Given that there are very few light to medium distillate fuels left that do not have Bio content .... I am again intrigued.

As to diesel ....... interested to know where you would obtain any without Bio addition ...
I was more interested in removing ethanol for longer storage . It would seem that fuel additives can help with older fuel but they have no effect on removing ethanol.
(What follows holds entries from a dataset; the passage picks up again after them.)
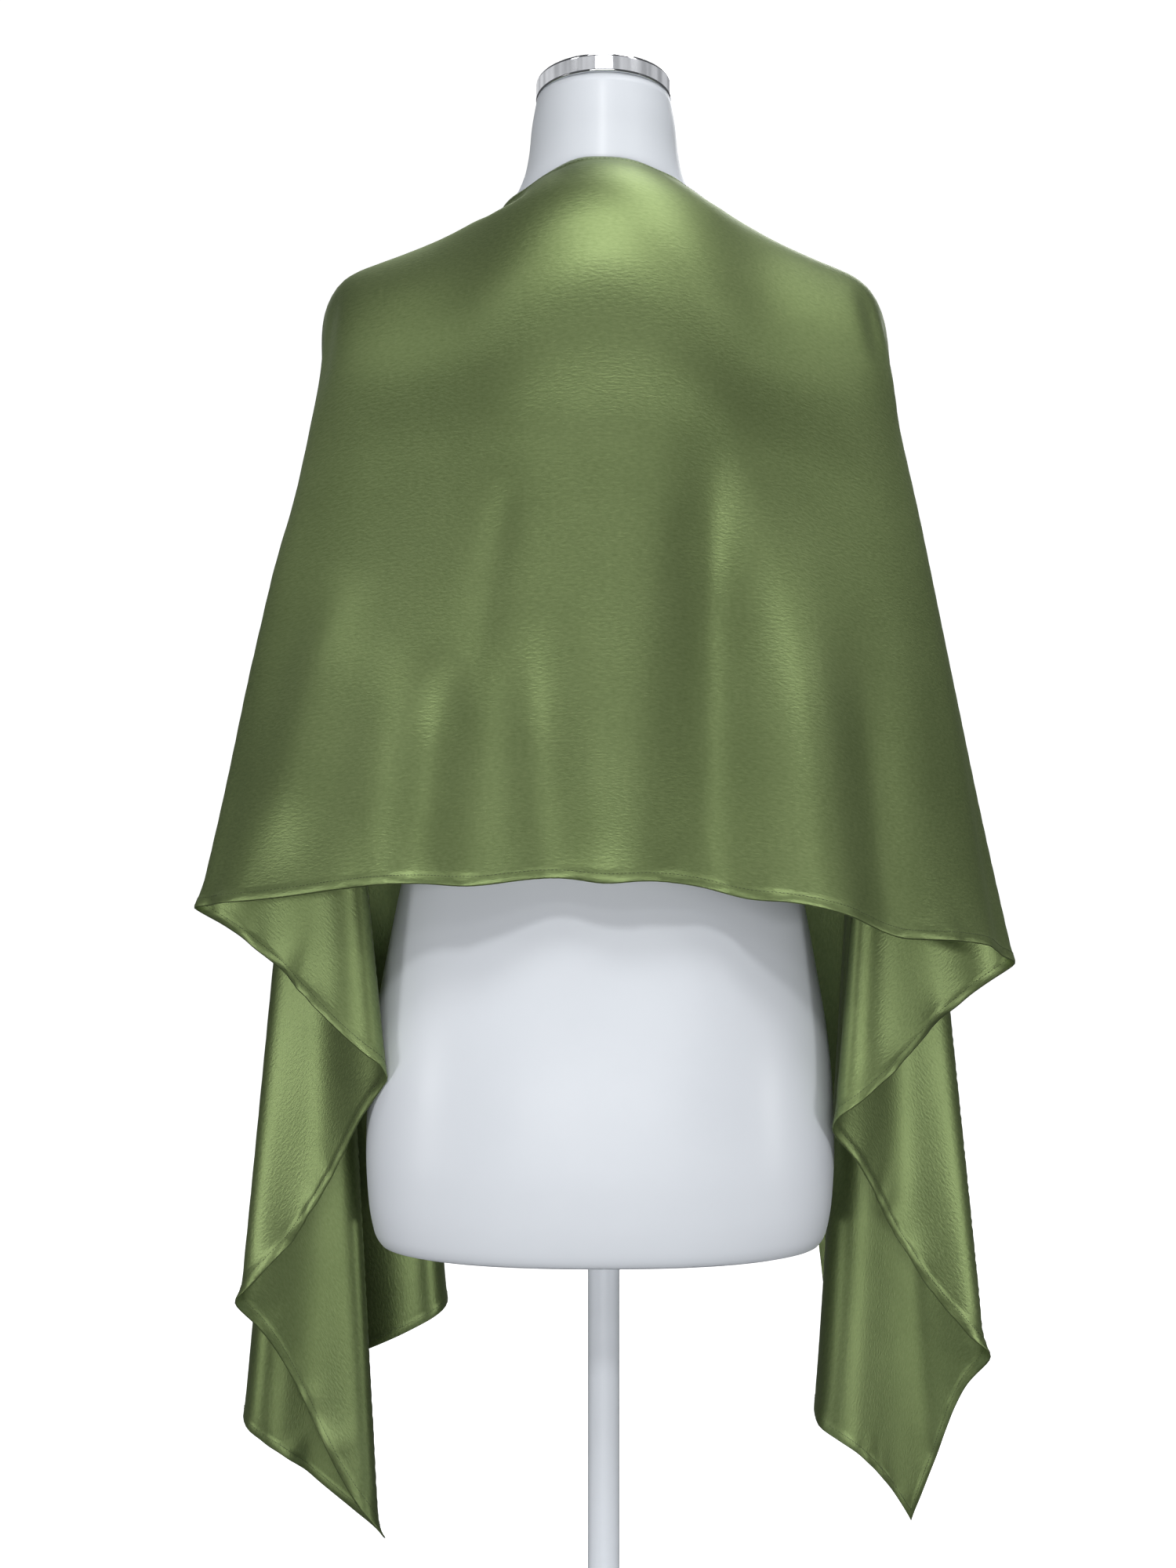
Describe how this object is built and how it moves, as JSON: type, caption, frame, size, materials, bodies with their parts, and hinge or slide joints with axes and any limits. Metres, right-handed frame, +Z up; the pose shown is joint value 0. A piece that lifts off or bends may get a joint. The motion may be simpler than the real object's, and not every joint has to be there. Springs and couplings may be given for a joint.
{
  "type": "satin shawl on dress form",
  "caption": "Green satin stole worn round the shoulders of a plain white limbless dress form on a short stand, with zigzag falls of folds at both sides",
  "frame": {"origin": "middle of the underside of the round base", "axes": "+Z up along the pole, -Y the way that the wearer's back faces, +X to the right in the picture"},
  "size_m": [0.566, 0.2949, 1.1267],
  "materials": {
    "white_enamel": "glossy white",
    "chrome": "polished",
    "green_satin": "soft satin sheen"
  },
  "bodies": {
    "root": {"form_torso": "white_enamel", "neck_cap": "chrome", "shawl_back": "green_satin", "shawl_left_fall": "green_satin", "shawl_right_fall": "green_satin", "stand_base": "white_enamel", "stand_pole": "white_enamel"}
  },
  "joints": []
}
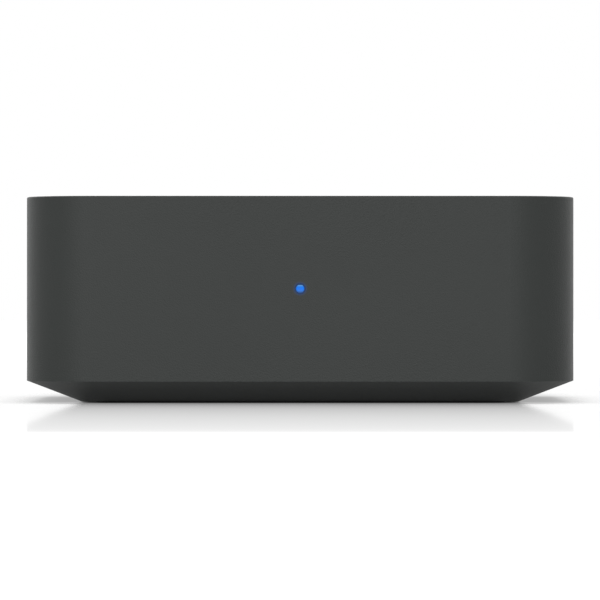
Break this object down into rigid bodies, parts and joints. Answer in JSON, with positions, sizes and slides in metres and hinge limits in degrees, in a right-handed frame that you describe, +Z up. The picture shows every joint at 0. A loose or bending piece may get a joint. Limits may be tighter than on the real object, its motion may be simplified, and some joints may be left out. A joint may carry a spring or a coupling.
{
  "type": "network audio adapter",
  "caption": "Small rounded-square box that joins a stereo to a home network, with a lit front lamp, a connector plate behind and a rubber foot.",
  "frame": {"origin": "middle of the foot's underside, on the surface the box stands on", "axes": "+X to the right seen from the front, +Y from the front to the connectors, +Z up"},
  "size_m": [0.125, 0.1324, 0.047],
  "materials": {
    "case_plastic": "fine sparked texture",
    "foot_rubber": "matt",
    "panel_plastic": "fine texture",
    "screw_steel": "black zinc plated",
    "bright_steel": "zinc plated",
    "light_guide_clear": "polished, lit blue",
    "lamp_body": "moulded",
    "board_laminate": "green solder mask",
    "chip_resin": "moulded resin",
    "small_part_ceramic": "fired",
    "tin_sheet": "tin plated sheet",
    "thermal_putty": "soft, tacky",
    "can_aluminium": "satin",
    "coil_ferrite": "sintered",
    "button_plastic": "smooth matt",
    "jack_resin": "smooth moulded",
    "jack_nickel": "nickel plated",
    "contact_gold": "gold flashed",
    "ring_white": "moulded",
    "ring_red": "moulded",
    "window_green": "clear tinted",
    "window_amber": "clear tinted",
    "shutter_resin": "smooth moulded",
    "spring_steel": "rolled",
    "cable_sheath": "extruded",
    "aerial_strip": "polyimide film on foam"
  },
  "bodies": {
    "case": {"top_cover": "case_plastic", "base_tray": "case_plastic", "foot_pad": "foot_rubber", "case_screws": "bright_steel", "board_screws": "bright_steel", "panel_screws": "screw_steel", "rear_panel": "panel_plastic", "main_board": "board_laminate", "connect_switch_body": "jack_resin", "reset_switch_body": "jack_resin", "power_inlet": "jack_resin", "power_pin": "jack_nickel", "power_leaf": "jack_nickel", "network_screen": "jack_nickel", "network_core": "jack_resin", "network_contacts": "contact_gold", "link_indicator": "window_green", "traffic_indicator": "window_amber", "optical_housing": "jack_resin", "shutter_pin": "spring_steel", "shutter_spring": "spring_steel", "optical_emitter": "jack_resin", "aux_housing": "jack_resin", "aux_contacts": "contact_gold", "aux_bushing": "jack_nickel", "aux_nut": "jack_nickel", "line_housing": "jack_resin", "line_insulator_left": "ring_white", "line_insulator_right": "ring_red", "line_barrels": "jack_nickel", "line_contacts": "jack_nickel", "status_lamp": "lamp_body", "light_guide": "light_guide_clear", "processor_chip": "chip_resin", "memory_chip": "chip_resin", "thermal_pad": "thermal_putty", "shield_frame": "tin_sheet", "shield_lid": "tin_sheet", "radio_module": "board_laminate", "radio_can": "tin_sheet", "aerial_plugs": "contact_gold", "aerial_left": "aerial_strip", "aerial_right": "aerial_strip", "aerial_lead_left": "cable_sheath", "aerial_lead_right": "cable_sheath", "converter_chip": "chip_resin", "network_chip": "chip_resin", "amplifier_chips": "chip_resin", "regulator_chips": "chip_resin", "filter_capacitors": "can_aluminium", "power_coils": "coil_ferrite", "crystal_cans": "tin_sheet", "small_parts": "small_part_ceramic"},
    "connect_button": {"connect_button": "button_plastic"},
    "connect_plunger": {"connect_switch_plunger": "shutter_resin"},
    "reset_plunger": {"reset_switch_plunger": "shutter_resin"},
    "shutter": {"optical_shutter": "shutter_resin"}
  },
  "joints": [
    {"name": "connect_press", "type": "slide", "parent": "case", "child": "connect_button", "axis": [0, -1, 0], "range_m": [0, 0.00035], "stiffness_N_per_m": 300},
    {"name": "connect_switch_press", "type": "slide", "parent": "case", "child": "connect_plunger", "axis": [0, -1, 0], "range_m": [0, 0.00035]},
    {"name": "reset_press", "type": "slide", "parent": "case", "child": "reset_plunger", "axis": [0, 0, 1], "range_m": [0, 0.00025], "stiffness_N_per_m": 100},
    {"name": "shutter_swing", "type": "hinge", "parent": "case", "child": "shutter", "pos_m": [-0.00178, 0.05695, 0.0258], "axis": [-1, 0, 0], "range_deg": [0, 90], "stiffness_Nm_per_rad": 0.0002, "deforming": ["shutter_spring"]}
  ],
  "couplings": [
    {"joint": "connect_switch_press", "follows": "connect_press", "ratio": 1}
  ]
}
I attach a Youtube which probably explains it better than I can . You don't have to buy a kit if you have some clear measuring jars/beakers. The downside in draining off ethanol is the remainder of the fuel is likely to be of a much lower octane . As you are in the business it would be interesting to know if this is significant.
 
It had the potential to have 5% FAME in it but I have no idea if it did.
Coincidentally today I have been working on a petrol fuelled car that has stood for some time, less than a year with me but some time longer before that. On taking the top off the carburettor I could barely recognise the fluid in there as petrol. Very yellow and murky and almost without smell.
Thanks Vyv.

You might be interested in the Project Farm Youtube. I'm a fan of his and he has no links to any suppliers. I didn't
realize that E85 fuel existed . He has an example of the effect it had on a carburetor.

 
I have had a litre of diesel sat on a shelf for over a year in an open container. Todate no water in the bottom of the container.
 
My diesel supplier also supplies several of Calmac's fleet of West Coast of Scotland car ferries. I am led to believe that after experimenting with low sulfur bio diesel, Calmac demanded a return to non bio, high sulfur fuel. I get what they get.
CalMac get the same cherry everyone else gets, which means it's ULSD and must contain a quantity of FAME as per the RTFO rules.
 
if its only 15 litres and you have a good drain tap, I would drain it out into sealed containers and leave the tank dry. when you are ready to restart boating you can open the containers check the fuel for problems and refill your main tank
I quite like the sound of this. But if I drain the tank will it be "dry" or will any residue be the ultimate breeding ground for bug? Not a rhetorical question, I don't know.